Which lines have the string "that"? Copy all of them from the entries below.

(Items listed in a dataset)
----

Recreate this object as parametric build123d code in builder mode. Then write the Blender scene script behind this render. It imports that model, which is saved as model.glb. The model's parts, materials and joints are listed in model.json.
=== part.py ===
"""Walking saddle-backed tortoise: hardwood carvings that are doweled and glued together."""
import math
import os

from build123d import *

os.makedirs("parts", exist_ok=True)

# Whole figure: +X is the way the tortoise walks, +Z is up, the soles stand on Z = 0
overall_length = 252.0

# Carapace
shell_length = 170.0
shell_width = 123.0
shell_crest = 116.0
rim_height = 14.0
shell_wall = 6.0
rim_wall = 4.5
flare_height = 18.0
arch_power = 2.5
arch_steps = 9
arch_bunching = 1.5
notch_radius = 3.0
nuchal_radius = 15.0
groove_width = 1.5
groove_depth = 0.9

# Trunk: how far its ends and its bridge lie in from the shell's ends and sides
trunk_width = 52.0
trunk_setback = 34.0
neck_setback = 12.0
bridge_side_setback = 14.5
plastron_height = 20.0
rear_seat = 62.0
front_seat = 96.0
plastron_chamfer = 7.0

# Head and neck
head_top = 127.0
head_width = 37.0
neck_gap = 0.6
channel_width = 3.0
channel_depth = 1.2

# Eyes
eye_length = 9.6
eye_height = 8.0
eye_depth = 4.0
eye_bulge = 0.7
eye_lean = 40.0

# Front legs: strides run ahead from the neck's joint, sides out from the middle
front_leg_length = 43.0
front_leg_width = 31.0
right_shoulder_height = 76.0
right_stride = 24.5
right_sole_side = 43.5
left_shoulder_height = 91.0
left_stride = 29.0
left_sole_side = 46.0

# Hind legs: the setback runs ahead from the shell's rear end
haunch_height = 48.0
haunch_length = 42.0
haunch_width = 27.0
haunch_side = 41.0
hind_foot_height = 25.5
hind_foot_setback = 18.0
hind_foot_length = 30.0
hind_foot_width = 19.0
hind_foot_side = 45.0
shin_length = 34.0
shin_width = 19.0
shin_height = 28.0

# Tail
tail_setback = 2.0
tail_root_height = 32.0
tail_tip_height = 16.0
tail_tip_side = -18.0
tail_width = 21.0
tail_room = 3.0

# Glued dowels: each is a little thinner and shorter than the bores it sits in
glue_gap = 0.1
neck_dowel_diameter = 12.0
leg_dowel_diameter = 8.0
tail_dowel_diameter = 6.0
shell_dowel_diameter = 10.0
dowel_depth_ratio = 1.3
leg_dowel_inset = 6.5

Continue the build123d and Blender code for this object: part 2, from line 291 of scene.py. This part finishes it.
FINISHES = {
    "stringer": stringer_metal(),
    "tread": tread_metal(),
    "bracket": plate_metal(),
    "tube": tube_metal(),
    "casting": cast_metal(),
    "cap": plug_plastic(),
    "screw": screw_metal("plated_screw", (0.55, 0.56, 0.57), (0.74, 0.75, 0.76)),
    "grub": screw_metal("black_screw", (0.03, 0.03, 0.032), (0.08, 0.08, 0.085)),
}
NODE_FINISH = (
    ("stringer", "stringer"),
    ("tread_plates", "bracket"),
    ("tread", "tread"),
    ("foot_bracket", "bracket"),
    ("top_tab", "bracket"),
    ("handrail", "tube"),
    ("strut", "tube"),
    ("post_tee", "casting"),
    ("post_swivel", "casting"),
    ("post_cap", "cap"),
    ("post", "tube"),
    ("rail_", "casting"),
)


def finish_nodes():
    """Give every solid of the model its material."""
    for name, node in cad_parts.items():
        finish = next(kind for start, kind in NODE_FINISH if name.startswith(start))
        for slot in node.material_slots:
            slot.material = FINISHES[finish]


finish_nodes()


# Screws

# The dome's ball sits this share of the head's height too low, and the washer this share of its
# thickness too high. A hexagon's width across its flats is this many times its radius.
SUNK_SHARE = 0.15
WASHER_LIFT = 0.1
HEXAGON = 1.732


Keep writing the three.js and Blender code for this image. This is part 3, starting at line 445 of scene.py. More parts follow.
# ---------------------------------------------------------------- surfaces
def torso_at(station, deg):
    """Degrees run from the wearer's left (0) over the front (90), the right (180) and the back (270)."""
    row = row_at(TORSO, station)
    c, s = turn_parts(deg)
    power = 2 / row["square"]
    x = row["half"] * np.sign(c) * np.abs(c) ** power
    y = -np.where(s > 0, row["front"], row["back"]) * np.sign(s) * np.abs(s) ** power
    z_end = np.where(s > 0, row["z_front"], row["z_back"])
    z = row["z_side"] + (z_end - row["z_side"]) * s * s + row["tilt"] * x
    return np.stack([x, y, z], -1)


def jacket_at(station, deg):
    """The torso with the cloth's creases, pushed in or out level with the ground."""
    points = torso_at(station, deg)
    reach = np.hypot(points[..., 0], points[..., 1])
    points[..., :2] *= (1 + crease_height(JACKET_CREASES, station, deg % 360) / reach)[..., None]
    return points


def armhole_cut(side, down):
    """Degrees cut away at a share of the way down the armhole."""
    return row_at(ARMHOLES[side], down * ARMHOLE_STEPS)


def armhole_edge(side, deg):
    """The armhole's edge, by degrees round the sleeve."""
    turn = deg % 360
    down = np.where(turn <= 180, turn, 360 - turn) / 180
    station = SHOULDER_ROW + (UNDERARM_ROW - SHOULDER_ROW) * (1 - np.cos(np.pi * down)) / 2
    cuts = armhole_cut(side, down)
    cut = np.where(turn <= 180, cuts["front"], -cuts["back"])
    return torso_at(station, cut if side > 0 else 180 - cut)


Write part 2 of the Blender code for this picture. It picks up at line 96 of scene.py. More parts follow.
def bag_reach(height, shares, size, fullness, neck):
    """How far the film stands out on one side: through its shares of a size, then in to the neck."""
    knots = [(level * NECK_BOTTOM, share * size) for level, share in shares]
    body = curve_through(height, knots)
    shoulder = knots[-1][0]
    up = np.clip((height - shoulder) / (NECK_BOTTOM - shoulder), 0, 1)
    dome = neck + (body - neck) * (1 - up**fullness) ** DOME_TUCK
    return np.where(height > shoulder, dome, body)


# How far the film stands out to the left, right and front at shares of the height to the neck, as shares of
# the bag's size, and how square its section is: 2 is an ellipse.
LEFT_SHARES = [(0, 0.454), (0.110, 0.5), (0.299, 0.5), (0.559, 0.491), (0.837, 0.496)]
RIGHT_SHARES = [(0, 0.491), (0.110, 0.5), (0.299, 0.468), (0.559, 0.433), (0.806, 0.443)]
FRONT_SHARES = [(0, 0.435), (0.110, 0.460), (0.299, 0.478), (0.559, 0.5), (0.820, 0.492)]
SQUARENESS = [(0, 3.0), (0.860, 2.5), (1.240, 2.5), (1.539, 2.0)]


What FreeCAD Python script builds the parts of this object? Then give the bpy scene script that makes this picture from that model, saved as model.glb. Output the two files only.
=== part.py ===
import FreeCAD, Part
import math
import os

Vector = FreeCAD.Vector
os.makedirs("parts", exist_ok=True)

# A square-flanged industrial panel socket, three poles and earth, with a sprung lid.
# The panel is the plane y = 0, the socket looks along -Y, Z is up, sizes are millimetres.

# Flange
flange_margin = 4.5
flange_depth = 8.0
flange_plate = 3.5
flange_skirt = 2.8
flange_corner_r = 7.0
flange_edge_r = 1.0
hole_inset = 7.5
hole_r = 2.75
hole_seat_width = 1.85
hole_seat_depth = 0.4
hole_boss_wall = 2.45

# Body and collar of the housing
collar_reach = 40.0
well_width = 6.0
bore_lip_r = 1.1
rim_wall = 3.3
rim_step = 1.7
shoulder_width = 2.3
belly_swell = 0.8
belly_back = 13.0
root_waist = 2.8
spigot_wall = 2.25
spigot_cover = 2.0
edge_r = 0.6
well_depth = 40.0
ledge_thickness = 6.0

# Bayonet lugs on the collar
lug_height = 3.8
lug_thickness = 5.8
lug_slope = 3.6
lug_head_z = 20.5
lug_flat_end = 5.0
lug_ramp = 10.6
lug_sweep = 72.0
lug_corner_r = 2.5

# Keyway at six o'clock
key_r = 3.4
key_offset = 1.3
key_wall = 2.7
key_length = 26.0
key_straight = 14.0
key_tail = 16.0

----

**COMPLETE OUTPUT**
Recreate this object as parametric build123d code in builder mode. Then write the Blender scene script behind this render. It imports that model, which is saved as model.glb. The model's parts, materials and joints are listed in model.json.
"""Walking saddle-backed tortoise: hardwood carvings that are doweled and glued together."""
What FreeCAD Python script builds the parts of this object? Then give the bpy scene script that makes this picture from that model, saved as model.glb. Output the two files only.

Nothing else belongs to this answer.